Selamat ulang tahun ke-23 Kota Cilegon.
Membayangkan usia 23 tahun sudah beranjak dewasa. Baru lulus kuliah dan memiliki semangat mengeksplorasi segala sesuatu hal yang baru, berani ambil resiko, dan memiliki pemikiran yang kritis untuk konsep masa depan.
Lalu, bagaimana dengan Kota Cilegon?
Diusianya kini, membawa harapan yang begitu besar terhadap sebuah perubahan. 452.991 jiwa penduduknya kini menanti janji politik Kartu Cilegon Sejahtera (KCS) yang makin tenggelam dengan pamor 12 penghargaan yang diraih oleh Pak Wali Kota.

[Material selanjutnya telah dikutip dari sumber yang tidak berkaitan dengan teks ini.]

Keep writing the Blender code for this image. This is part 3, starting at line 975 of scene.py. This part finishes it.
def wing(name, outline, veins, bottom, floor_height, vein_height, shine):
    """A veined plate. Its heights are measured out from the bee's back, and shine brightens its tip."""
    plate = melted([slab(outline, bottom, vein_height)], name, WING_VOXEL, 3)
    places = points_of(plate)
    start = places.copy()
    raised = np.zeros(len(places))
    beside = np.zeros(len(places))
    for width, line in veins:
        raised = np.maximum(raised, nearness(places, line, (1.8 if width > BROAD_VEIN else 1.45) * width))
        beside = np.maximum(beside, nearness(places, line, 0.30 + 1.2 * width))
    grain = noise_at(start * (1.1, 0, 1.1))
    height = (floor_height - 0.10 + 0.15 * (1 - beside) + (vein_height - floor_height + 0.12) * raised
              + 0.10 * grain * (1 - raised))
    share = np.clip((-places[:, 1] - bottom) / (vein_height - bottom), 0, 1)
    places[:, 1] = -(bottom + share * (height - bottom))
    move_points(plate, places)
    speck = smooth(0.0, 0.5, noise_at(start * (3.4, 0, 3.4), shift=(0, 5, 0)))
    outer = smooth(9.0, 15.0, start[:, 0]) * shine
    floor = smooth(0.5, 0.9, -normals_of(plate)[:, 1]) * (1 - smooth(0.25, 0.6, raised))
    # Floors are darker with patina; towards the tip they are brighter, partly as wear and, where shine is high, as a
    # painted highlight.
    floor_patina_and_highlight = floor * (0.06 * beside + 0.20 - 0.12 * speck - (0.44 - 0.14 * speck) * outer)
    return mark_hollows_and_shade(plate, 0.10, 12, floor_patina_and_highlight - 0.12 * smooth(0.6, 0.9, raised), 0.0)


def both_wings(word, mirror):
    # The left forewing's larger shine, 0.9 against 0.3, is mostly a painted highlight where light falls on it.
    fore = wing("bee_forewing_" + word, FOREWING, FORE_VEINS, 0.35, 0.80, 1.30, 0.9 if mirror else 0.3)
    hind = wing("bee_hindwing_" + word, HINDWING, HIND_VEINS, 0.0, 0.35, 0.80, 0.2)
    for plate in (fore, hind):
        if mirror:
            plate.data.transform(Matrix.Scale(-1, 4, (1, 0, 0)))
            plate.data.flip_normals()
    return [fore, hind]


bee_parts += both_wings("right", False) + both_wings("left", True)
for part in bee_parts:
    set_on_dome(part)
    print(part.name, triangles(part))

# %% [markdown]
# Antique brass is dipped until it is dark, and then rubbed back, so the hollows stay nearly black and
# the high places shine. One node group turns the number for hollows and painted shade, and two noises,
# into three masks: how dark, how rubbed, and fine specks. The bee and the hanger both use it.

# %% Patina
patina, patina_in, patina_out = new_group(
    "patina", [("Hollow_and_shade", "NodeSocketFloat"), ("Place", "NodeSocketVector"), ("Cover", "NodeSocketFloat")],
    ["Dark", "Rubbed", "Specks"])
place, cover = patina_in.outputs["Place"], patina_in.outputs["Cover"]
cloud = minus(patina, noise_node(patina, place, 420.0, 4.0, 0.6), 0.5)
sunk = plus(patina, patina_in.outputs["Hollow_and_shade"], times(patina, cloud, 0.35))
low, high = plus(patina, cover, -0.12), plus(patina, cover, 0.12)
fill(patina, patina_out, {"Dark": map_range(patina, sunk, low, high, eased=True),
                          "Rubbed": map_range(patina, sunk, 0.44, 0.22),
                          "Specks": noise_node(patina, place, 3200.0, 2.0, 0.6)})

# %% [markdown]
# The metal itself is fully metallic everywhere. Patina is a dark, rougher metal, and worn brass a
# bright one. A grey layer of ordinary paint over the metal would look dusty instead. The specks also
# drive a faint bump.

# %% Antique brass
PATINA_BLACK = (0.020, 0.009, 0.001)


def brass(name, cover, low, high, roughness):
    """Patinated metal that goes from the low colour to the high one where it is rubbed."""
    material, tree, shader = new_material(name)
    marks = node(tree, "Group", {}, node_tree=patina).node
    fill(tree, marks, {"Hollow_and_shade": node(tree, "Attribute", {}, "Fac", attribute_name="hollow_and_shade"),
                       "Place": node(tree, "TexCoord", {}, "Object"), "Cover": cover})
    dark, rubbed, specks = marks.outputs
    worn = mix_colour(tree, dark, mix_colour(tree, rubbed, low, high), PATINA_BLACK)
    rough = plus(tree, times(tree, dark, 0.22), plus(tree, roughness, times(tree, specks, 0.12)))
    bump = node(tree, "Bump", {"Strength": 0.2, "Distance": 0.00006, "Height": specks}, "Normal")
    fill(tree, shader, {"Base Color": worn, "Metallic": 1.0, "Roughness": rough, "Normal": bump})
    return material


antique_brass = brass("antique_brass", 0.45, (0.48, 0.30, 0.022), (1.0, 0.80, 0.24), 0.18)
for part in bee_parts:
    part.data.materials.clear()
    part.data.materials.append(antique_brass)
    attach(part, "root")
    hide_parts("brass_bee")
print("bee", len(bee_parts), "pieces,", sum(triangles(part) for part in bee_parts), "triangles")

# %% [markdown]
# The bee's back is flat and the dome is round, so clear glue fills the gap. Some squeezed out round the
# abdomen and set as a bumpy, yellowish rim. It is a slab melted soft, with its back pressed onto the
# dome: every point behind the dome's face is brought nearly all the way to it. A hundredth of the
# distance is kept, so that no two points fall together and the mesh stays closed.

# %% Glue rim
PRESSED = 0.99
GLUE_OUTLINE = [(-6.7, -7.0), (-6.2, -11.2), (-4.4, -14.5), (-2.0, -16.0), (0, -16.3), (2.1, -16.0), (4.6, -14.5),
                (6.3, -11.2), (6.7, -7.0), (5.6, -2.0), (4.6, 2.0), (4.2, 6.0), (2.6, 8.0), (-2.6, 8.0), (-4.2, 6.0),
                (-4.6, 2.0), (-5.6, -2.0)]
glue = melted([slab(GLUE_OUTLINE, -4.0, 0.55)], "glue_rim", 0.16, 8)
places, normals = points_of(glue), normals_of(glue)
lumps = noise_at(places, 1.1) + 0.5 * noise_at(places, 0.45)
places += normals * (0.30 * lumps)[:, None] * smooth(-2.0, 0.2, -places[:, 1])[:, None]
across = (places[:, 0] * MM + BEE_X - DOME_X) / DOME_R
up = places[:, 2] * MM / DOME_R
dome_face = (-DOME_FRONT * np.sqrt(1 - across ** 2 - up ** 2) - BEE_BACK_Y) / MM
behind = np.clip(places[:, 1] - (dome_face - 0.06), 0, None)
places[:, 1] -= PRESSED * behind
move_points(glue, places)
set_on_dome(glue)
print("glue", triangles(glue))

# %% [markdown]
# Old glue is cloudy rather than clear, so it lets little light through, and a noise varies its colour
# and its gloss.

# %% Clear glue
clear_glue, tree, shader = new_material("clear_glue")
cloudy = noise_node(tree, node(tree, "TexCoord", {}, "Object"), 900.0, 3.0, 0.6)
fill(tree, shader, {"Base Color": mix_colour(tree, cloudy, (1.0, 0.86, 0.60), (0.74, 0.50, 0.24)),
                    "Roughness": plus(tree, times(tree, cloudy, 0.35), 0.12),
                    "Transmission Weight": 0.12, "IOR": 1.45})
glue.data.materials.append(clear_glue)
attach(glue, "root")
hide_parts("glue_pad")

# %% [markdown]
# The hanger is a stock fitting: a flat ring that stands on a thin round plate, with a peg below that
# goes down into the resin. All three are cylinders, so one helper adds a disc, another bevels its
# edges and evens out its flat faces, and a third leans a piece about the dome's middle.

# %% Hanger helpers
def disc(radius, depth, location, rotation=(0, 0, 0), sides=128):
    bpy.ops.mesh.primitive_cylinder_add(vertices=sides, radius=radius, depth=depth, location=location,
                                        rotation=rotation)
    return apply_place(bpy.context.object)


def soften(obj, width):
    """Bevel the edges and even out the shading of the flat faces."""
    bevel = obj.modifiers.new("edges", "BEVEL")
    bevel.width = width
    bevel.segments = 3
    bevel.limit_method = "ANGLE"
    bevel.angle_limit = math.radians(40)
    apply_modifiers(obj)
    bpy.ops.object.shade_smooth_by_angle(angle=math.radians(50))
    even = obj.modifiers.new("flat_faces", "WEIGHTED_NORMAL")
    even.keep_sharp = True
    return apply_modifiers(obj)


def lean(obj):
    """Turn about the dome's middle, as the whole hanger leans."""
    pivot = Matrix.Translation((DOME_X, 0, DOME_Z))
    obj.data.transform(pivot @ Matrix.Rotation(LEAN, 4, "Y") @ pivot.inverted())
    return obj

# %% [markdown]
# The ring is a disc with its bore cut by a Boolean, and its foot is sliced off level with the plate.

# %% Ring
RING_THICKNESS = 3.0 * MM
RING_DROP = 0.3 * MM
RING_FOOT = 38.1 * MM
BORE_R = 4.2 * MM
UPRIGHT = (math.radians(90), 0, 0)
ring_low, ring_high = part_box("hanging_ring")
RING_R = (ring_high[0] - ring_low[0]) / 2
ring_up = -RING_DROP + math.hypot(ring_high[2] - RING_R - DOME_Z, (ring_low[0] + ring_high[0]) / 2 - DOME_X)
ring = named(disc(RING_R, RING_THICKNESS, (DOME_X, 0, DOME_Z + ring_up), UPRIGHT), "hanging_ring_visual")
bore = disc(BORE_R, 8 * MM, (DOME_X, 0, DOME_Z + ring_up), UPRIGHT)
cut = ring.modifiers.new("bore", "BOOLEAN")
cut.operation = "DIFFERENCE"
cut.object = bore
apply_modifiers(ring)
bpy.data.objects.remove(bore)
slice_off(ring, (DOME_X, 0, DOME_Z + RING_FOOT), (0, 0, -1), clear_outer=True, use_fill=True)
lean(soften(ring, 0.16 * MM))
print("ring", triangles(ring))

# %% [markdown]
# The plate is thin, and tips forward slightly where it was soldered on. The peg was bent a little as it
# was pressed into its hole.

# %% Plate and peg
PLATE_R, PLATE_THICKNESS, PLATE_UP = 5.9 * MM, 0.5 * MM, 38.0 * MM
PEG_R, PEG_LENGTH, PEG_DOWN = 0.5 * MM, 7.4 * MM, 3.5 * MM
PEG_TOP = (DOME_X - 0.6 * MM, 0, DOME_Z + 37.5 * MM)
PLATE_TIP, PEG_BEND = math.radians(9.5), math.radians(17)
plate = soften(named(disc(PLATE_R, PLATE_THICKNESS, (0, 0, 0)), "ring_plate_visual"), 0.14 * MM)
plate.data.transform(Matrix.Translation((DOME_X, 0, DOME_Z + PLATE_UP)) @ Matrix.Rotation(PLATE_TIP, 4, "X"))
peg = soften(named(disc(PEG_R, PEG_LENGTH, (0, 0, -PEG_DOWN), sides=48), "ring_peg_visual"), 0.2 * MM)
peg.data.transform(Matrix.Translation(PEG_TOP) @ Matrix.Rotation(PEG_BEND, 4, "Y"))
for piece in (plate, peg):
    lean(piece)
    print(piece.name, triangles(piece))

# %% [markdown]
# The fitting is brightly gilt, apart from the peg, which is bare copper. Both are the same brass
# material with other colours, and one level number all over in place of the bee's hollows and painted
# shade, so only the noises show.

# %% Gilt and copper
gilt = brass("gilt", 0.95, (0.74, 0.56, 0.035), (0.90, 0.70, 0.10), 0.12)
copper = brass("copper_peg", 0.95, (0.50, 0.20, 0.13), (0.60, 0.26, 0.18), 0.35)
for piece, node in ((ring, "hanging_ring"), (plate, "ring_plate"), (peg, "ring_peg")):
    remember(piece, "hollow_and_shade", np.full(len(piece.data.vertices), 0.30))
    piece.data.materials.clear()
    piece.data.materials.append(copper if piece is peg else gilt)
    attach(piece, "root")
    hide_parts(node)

KCS adalah senjata kemenangan pasangan Wali Kota dan Wakil Wali Kota Cilegon. Narasi manis yang berisi 25.000 kesempatan kerja, Rp25.000.000 bantuan usaha, dan 5.000 beasiswa sarjana.
KCS masa kampanye tentu saja sekarang tidak berlaku. Kartu berwarna emas dengan wajah Helldy Agustian dan Sanuji Pentamarta tentu saja hanya alat kampanye untuk menyedot perhatian suara masyarakat.

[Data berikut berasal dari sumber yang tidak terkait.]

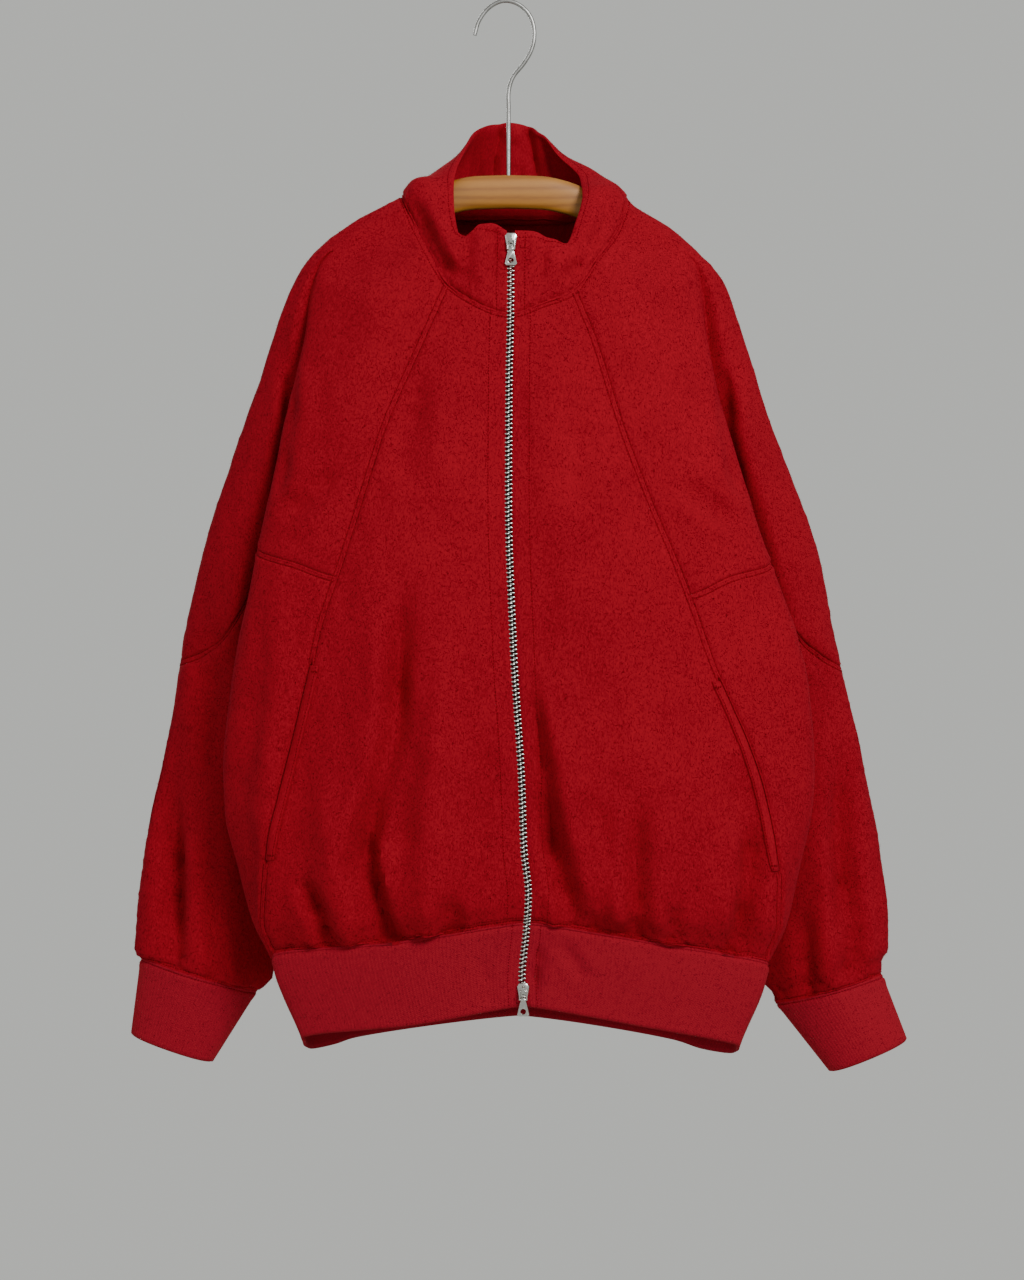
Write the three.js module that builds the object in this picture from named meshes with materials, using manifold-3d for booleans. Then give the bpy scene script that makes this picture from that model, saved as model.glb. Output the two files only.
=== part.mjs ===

75.449 suara yang berjasa menghantarkan pada kursi Cilegon 1, tentu memiliki harapan apa yang dijanjikan itu terealisasi, baik KCS ataupun 10 janji kampanye lainnya.

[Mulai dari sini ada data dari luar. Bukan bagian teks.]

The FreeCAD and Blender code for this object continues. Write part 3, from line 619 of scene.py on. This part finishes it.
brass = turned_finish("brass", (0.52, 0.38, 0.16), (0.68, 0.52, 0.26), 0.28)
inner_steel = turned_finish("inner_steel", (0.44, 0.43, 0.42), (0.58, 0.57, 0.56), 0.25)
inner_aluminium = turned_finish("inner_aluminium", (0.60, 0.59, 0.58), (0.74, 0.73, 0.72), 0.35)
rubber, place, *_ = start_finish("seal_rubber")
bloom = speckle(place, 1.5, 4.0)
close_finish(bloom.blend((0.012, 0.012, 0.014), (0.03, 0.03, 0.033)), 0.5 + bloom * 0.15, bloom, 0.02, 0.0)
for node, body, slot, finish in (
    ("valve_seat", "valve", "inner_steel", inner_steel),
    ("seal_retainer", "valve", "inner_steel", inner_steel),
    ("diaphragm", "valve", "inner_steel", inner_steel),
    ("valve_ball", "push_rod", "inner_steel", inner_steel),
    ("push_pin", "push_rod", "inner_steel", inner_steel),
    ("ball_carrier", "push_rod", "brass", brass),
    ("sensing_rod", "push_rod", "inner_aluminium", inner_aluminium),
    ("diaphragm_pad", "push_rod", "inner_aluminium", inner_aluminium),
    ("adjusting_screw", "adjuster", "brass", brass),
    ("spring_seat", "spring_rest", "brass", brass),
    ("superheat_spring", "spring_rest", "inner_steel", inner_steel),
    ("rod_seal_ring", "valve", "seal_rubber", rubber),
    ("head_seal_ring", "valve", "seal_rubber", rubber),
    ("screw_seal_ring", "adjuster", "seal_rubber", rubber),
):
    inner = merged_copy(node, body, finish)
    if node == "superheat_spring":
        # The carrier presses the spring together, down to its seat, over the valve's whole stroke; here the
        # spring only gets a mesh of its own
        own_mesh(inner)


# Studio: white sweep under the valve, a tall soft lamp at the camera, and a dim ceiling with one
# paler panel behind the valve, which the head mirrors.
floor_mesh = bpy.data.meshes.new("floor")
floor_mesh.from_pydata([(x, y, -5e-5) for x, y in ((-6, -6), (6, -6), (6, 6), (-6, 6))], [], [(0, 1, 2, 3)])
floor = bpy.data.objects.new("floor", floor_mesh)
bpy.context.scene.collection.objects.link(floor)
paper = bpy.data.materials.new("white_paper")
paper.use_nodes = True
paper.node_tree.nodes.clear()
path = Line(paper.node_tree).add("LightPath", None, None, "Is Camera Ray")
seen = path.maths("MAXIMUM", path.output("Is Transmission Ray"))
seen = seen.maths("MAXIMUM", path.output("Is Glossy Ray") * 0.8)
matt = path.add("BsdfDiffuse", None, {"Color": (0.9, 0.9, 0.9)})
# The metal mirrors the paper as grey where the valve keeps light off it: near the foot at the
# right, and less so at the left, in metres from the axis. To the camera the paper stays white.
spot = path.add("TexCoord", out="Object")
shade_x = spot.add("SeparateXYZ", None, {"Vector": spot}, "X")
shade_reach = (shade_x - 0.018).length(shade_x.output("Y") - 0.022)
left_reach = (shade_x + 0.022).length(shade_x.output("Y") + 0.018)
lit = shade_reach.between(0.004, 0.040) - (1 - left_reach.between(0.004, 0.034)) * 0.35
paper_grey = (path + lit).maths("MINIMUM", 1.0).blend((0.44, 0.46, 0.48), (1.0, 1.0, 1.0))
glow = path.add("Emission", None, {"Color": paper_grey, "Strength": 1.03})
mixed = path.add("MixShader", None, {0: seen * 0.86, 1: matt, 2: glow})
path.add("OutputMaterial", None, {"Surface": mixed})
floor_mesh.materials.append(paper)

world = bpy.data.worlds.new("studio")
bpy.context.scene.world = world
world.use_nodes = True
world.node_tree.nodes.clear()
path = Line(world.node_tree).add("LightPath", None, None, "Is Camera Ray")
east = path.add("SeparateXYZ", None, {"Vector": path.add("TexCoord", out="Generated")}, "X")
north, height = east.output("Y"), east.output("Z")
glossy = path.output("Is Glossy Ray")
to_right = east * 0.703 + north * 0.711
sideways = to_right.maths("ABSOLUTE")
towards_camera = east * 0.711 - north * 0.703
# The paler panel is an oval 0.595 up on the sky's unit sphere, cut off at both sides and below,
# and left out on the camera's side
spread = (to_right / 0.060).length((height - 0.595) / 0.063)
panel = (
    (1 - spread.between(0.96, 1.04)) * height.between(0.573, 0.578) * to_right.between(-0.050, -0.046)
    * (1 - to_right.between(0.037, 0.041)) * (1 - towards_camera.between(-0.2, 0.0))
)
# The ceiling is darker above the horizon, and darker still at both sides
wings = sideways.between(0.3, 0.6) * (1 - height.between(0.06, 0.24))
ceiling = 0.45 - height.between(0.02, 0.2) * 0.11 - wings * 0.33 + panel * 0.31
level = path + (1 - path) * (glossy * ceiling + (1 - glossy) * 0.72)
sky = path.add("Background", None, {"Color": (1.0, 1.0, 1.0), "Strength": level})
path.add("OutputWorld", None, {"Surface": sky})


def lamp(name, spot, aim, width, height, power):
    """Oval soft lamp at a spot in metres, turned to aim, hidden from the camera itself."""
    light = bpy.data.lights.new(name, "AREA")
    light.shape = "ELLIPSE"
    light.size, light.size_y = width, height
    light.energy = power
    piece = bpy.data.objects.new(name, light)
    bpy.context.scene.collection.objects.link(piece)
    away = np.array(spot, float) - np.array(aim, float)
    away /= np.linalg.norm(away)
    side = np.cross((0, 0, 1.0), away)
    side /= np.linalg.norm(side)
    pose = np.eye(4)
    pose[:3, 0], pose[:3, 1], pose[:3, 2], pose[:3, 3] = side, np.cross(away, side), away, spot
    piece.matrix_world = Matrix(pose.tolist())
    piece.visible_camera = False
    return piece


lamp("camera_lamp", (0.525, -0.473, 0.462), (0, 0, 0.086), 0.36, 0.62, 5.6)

KCS semakin menjauh. Angka pengangguran masih sangat tinggi tanpa ada solusi penempatan kerja. Kasihan, berharap mendapatkan kesempatan bekerja, program ini berubah sekedar magang kerja saja. Usai itu nasib tidak ada yang tahu.
Lalu, bantuan modal usaha yang dijanjikan Rp25.000, apakah sudah menggerakkan UMKM? Nyesek rasanya, orang yang berharap mendapatkan bantuan membuka usaha, justru dijebloskan dalam kebijakan berhutang di bank.
Setahun berlalu, program 5.000 beasiswa baru tercapai sekitar 500 saja. Bagaimana dengan kelanjutan dimasa jabatan Wali Kota Cilegon yang akan berakhir hingga 2024 saja?
KCS bak cerita dongeng yang menggambarkan sebuah kehidupan sejahtera.
Narasi proses realisasi KCS makin tenggelam dengan gaya kepemimpinan yang gila pujian dengan belasan penghargaannya itu.Â
Bangga pamer kertas-kertas penghargaan yang tidak memiliki substansi dengan program yang dapat dirasakan manfaatnya oleh masyarakat.
Tapi ketika ditanya KCS kapan cair? Narasi jawaban akan ditanggapi negatif dan dianggap sebagai sebuah nyinyiran.
Ya, sudah. Memang begitulah cerita dongeng berjudul KCS. Kebutuhan dasar akan pentingnya kesejahteraan masyarakat yang mestinya berdampak manfaat.
Pemimpin di kota ini memiliki hak dalam mengatur dan menjalankan organisasi pemerintahannya. Pemerintah Kota Cilegon seperti kehilangan arah. Banyak program yang tak berjalan hingga terhenti di akhir 2021.
Dampaknya Sisa Lebih Pembiayaan Anggaran (Silpa) membeludak menjadi Rp 457,79 miliar. Tak mampu menyerap APBD sama saja merugikan masyarakat.
Anggaran yang tersedia begitu besar. Tapi tidak mampu memberikan program yang bermanfaat terhadap kebutuhan dasar masyarakat.
Lihat saja Dinas Pekerjaan Umum Kota Cilegon menyumbang Silpa terbesar. Padahal kondisi jalan di Kota Cilegon dikepung jalan rusak parah atau ajur mukmuk.
Gagal lelang lagi, gagal lelang lagi. Alasan yang menunjukan betapa ada kepentingan lain. Anggaran dana perbaikan sudah ada, tapi selalu gagal dalam pelaksanaan lelang.
Akibatnya, jalan ajur mukmuk makin tidak terurus. Kinerja Wali Kota Cilegon dalam memimpin pun dapat diragukan dalam menyelesaikan 10 janji kampanye lainnya.
KCS menghilang, Jalan Makin Ajur Mukmuk. Kepuasan publik dan elektabilitas kepemimpinan Pak Wali Kota kemungkinan bisa terjun bebas.
Masyarakat Kota Cilegon harus bisa terima, janji politik tidak usah ditagih, cukup kita apresiasi kehadiran Pak Wali yang rajin karaokean dipanggung hiburan warga dan berselfie ria.